* **Written problem**
In the material below, find each line holding the string "from" and copy it.

* **Source data**
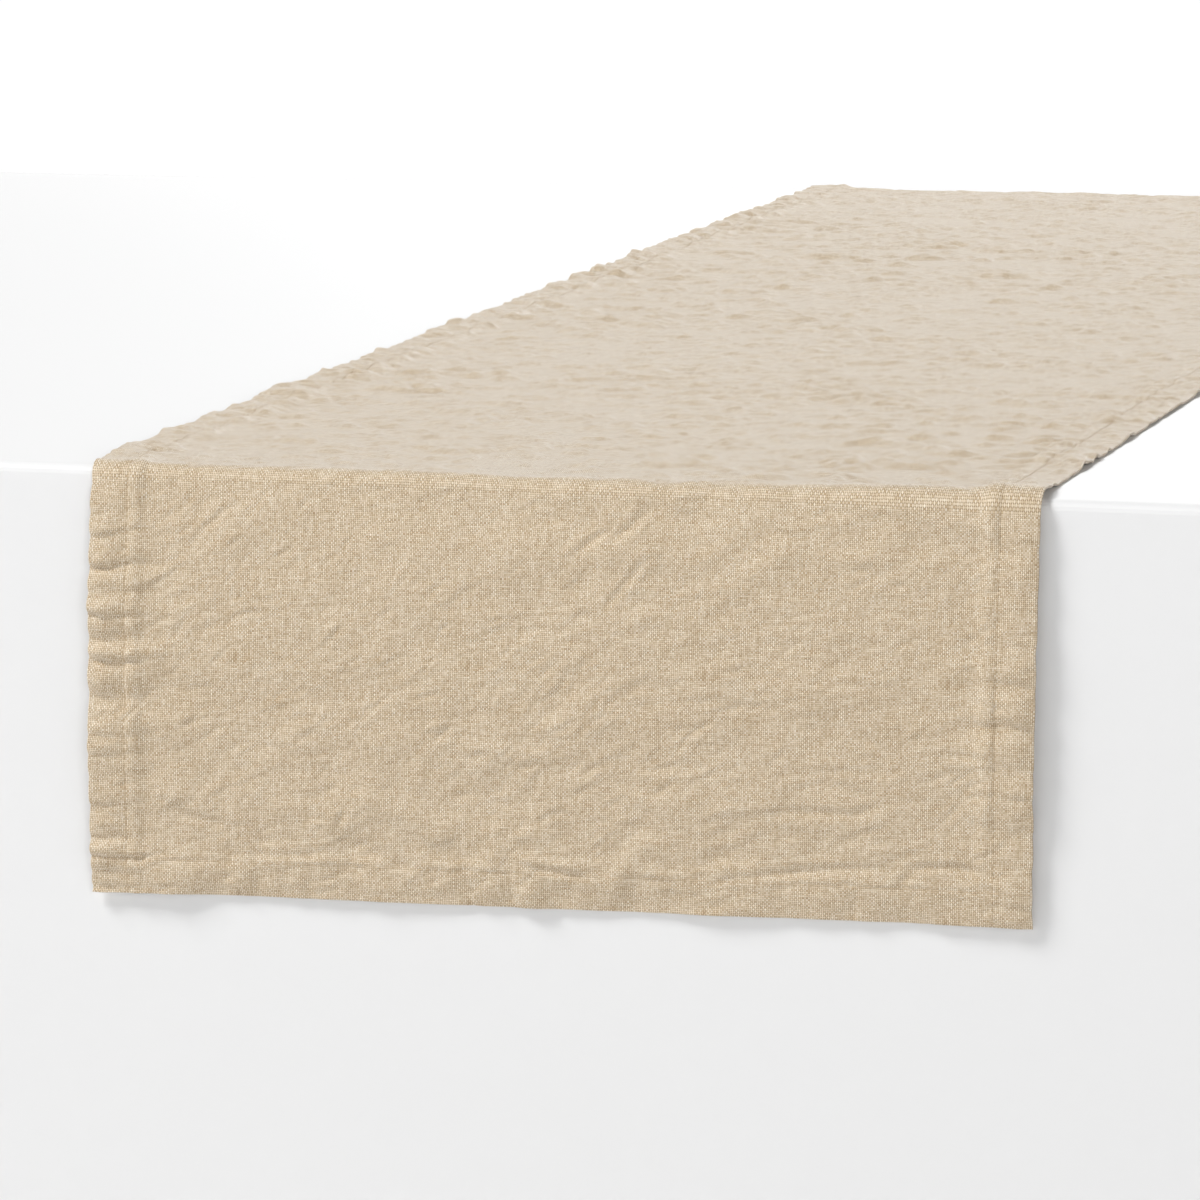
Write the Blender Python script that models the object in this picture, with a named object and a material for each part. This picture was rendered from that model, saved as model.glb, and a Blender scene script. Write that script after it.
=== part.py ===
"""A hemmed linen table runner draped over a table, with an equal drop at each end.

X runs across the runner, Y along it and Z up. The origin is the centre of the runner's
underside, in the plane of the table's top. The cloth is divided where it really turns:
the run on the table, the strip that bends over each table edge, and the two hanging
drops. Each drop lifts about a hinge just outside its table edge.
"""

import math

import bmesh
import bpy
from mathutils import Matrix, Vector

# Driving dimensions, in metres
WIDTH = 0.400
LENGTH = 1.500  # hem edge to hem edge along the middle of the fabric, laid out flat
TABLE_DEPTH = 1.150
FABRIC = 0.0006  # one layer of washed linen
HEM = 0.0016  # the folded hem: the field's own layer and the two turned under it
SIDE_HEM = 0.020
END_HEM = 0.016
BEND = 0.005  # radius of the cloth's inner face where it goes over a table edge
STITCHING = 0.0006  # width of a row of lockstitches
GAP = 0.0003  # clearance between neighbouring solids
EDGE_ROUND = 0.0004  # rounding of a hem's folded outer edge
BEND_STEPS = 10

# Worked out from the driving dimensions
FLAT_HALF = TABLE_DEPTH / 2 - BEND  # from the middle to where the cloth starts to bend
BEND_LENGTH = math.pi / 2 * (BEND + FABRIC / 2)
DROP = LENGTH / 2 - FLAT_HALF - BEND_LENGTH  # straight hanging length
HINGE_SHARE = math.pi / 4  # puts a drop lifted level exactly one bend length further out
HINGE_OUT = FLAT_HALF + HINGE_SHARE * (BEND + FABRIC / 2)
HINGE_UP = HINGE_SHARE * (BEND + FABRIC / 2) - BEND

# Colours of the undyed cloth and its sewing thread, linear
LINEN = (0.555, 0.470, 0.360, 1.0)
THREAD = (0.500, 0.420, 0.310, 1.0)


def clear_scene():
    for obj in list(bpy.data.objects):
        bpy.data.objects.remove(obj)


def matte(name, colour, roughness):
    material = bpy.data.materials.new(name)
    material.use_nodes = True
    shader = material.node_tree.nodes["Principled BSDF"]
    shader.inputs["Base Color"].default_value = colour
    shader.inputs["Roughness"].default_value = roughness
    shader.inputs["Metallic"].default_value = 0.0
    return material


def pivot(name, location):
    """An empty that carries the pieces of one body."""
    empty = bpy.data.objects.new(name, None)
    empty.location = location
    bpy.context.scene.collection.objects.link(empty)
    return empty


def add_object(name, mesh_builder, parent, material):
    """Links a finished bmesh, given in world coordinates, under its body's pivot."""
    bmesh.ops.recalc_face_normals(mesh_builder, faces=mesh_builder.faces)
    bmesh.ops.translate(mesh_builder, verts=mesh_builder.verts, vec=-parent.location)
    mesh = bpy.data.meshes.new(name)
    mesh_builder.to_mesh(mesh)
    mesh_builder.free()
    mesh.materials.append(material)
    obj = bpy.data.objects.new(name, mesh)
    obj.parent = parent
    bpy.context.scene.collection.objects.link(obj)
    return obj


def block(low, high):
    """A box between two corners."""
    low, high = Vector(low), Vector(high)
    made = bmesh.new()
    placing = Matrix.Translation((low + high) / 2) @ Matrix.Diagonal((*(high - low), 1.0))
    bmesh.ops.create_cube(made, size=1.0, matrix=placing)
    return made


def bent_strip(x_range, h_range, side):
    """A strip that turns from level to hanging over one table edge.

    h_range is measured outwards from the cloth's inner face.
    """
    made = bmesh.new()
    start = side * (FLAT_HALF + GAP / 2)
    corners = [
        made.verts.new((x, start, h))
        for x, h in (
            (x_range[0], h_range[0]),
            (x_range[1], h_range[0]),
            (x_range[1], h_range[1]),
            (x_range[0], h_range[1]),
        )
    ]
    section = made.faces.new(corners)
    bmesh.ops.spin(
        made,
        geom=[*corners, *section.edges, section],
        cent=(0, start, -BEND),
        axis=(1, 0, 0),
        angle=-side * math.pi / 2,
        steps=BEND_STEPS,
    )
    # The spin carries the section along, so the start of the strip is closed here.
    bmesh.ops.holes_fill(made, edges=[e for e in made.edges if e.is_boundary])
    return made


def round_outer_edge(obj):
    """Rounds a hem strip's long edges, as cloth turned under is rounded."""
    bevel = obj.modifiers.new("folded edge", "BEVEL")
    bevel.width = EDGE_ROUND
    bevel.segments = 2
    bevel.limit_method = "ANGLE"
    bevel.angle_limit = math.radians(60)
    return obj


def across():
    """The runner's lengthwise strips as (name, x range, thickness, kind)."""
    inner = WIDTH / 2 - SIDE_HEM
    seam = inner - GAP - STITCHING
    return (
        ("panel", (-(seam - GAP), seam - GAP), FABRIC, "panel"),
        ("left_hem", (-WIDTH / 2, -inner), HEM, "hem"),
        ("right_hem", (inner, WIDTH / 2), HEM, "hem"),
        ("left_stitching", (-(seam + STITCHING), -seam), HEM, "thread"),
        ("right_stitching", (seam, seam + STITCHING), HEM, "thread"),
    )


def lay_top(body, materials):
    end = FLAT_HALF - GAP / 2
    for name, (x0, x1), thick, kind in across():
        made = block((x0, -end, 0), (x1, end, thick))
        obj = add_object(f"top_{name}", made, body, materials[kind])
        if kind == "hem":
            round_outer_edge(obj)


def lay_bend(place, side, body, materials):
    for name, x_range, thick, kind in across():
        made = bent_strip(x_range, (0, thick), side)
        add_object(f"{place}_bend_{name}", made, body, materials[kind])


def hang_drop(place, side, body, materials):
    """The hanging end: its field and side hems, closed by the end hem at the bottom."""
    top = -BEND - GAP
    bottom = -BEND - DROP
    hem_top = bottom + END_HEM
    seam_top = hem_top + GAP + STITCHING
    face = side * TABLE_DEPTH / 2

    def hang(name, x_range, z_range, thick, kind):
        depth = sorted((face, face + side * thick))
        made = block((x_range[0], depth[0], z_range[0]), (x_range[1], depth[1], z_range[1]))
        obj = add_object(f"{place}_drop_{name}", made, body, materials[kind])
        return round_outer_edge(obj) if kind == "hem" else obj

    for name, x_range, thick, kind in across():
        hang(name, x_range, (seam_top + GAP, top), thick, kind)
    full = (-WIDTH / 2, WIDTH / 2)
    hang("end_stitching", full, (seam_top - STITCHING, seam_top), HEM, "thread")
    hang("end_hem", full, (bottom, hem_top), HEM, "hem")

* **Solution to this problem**
Write the Blender Python script that models the object in this picture, with a named object and a material for each part. This picture was rendered from that model, saved as model.glb, and a Blender scene script. Write that script after it.
from mathutils import Matrix, Vector
# Worked out from the driving dimensions
FLAT_HALF = TABLE_DEPTH / 2 - BEND  # from the middle to where the cloth starts to bend
    """A strip that turns from level to hanging over one table edge.
    h_range is measured outwards from the cloth's inner face.